The third King of Egypt, mentioned in the Bible, is Tirhakah the Cushite (Ethiopian). He was an opponent of Sennacherib and the Bible correctly calls Tirhakah the King of Ethiopia.

Now Sennacherib received a report that Tirhakah, the Cushite king [of Egypt], was marching out to fight against him. So he again sent messengers to Hezekiah with this word:

There are several early Pharaohs mentioned in the Bible. Neco, who defeated Josiah, is mentioned in 2 Kings 23:29:

While Josiah was king, Pharaoh Neco king of Egypt went up to the Euphrates River to help the king of Assyria. King Josiah marched out to meet him in battle, but Neco faced him and killed him at Megiddo.

Ephree, or Hophra, the contemporary of Sedecius, is mentioned in Jeremiah 44:30

"This is what the LORD says: `I am going to hand Pharaoh Hophra king of Egypt over to his enemies who seek his life, just as I handed Zedekiah king of Judah over to Nebuchadnezzar king of Babylon, the enemy who was seeking his life.'"

Both Neco and Hophra are called Pharaoh, according to the Egyptian usage of their time.

Moses(P) & The Pharaoh Of Egypt

Both the Bible and Qur'an agree that the King of Egypt was called Pharaoh during the time of Moses. However, they do not agree on how many Pharaohs existed in Moses' life, see the article, A Pharaoh Who Forgot to Die in Time?

Egyptology At Our Rescue

What does modern Egyptology tells us about the rulers of the Egypt and when they were called as Pharaohs? The Encylopedia Britannica informs us under Pharaoh:

(from Egyptian per 'aa, "great house") , originally, the royal palace in ancient Egypt; the word came to be used as a synonym for the Egyptian king under the New Kingdom (starting in the 18th dynasty, 1539-1292 BC), and by the 22nd dynasty ( 945-730 BC) it had been adopted as an epithet of respect. The term has since evolved into a generic name for all ancient Egyptian kings, although it was never formally the king's title.

Yes, and therefore, according to this argument, the term is incorrect for both the Bible and the Qur'an regardless of the time period in which it is used.

Most of us are unaware of this minor but very important point that the rulers of Egypt were called Pharaohs only in the New Kingdom period. Loosely speaking, in layman terms, all the Egyptian rulers are addressed as Pharaohs which is, of course, incorrect.

Not according to the previous paragraph where you informed us that:

"The term has since evolved into a generic name for all ancient Egyptian kings, although it was never formally the king's title"!

Since it is "incorrect" to call the King of Egypt "Pharaoh", both the Bible and Qur'an are in error according to your argument. This statement essentially annihilates your argument!


Dr. Saifullah attempts to make a major issue out of a minor point. First we are told that:

"The term has since evolved into a generic name for all ancient Egyptian kings, although it was never formally the king's title."

Yet, we are told:

With the current data available to us from Egyptology, the mentioning of the ruler of Egypt is addressed as King (Malik, in Arabic) during the time of Joseph's(P) and Pharaoh (Fir'awn, in Arabic) during the time of Moses(P) by the Qur'an is amazingly accurate.

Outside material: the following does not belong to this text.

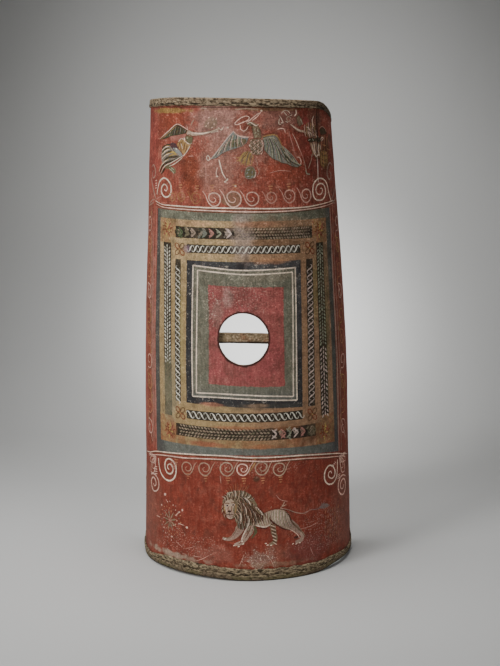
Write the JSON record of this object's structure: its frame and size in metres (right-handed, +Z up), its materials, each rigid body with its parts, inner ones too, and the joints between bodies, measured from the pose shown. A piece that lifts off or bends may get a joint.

Which is it? Was "Pharaoh" a proper title for the King of Egypt, or was it never the title of the King of Egypt?

In conclusion, the title of Pharaoh (or Great House) was always the name given to the royal residence of the King of Egypt - it was not the proper title of the King. Therefore, if it is an error to refer to the King of Egypt as Pharaoh (and I do not believe that it is), the Qur'an, along with the Bible, is also guilty of historical anachronism. However, if the first hypothesis is correct (that the title Pharaoh is derived from the name of the sun god), both the Bible and Qur'an use the term correctly. In any case, as our friends at "Islamic Awareness" love to say, God knows best.